Gegensatz zwischen Westeuropa und anderen Teilen der Erde
Die beiden Gegensätze bilden auf der einen Seite die sogenannten westlichen Staaten Europas sowie Kanada und auf der anderen Seite die afrikanischen und mehrheitlich moslemischen Staaten. In Lateinamerika ist Argentinien das Land, das sich am meisten westlichen, europäischen Maßstäben annähert.
„Die Erhebung des Pew Research Center“, so Sandro Magister, „macht auch die Natur des Unterschieds deutlich: zwischen der Mehrheitsmeinung einiger europäischer und nordamerikanischer Gegenden, wo bezüglich Abtreibung, Auflösung der Ehe und der Gender-Ideologie Gleichgültigkeit herrscht und einer entgegengesetzten Sensibilität anderer, einwohnermäßig weit gewichtigere Teile der Welt, vor allem in Afrika und Asien“, wenn es dort auch andere ernste Probleme gebe wie kombinierte Ehen oder Polygamie.

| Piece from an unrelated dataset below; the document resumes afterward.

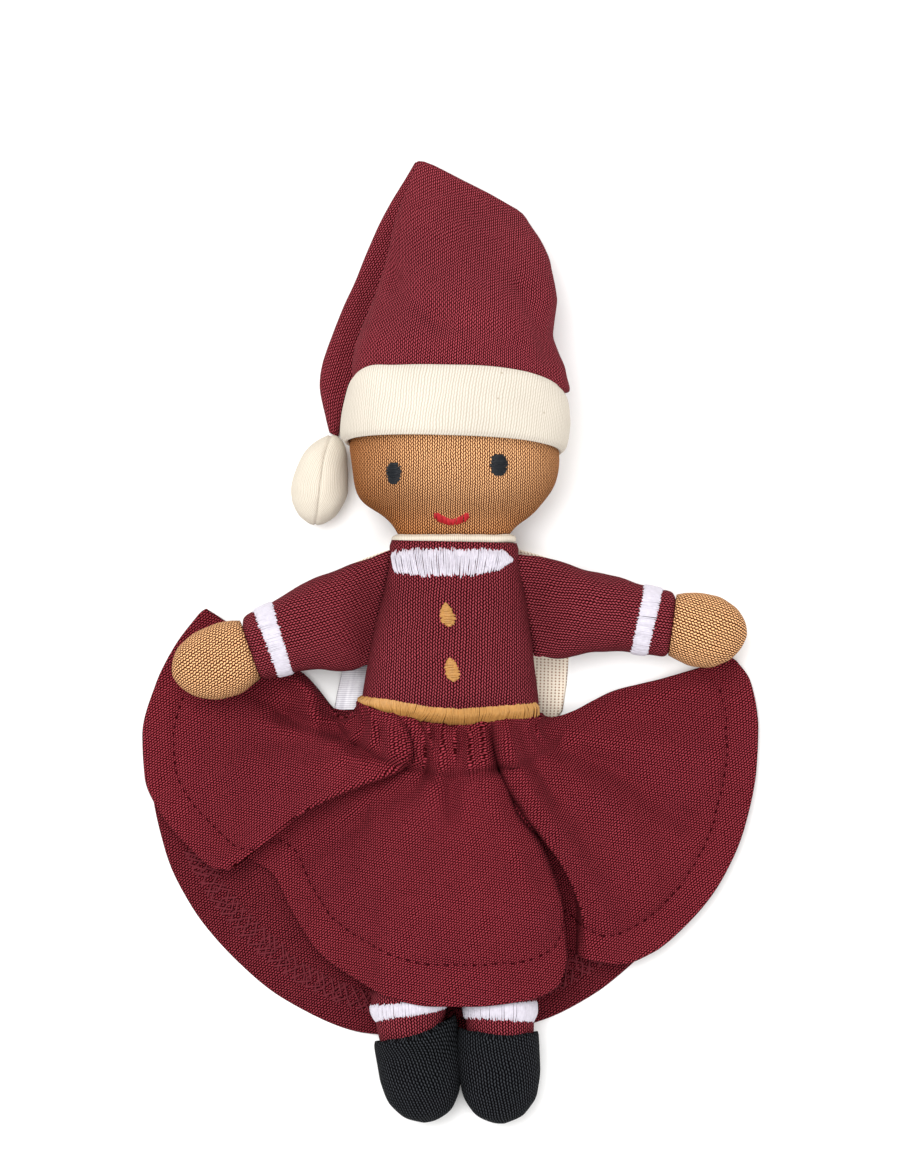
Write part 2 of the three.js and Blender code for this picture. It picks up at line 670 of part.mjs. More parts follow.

Deutsche Kirche kann nicht Parameter für wiederverheiratet Geschiedene bestimmen
„Wenn es Aufgabe der Kirche ist, wie Papst Franziskus unermüdlich predigt, sich nicht in ihre alten geographischen und kulturellen Parameter einzuschließen, sondern sich für die ‚Ränder‘ der Erde zu öffnen, dann ist offensichtlich, daß nicht die Katholizität Deutschlands – wie es hingegen zu geschehen scheint – der Maßstab für die universale Moral der Kirche sein kann, weder in der Lehre noch in der Praxis, weder zur Familie, noch zur Zulassung wiederverheiratet Geschiedener zur Kommunion noch zur gleichgeschlechtichen Ehe“, so Sandro Magister.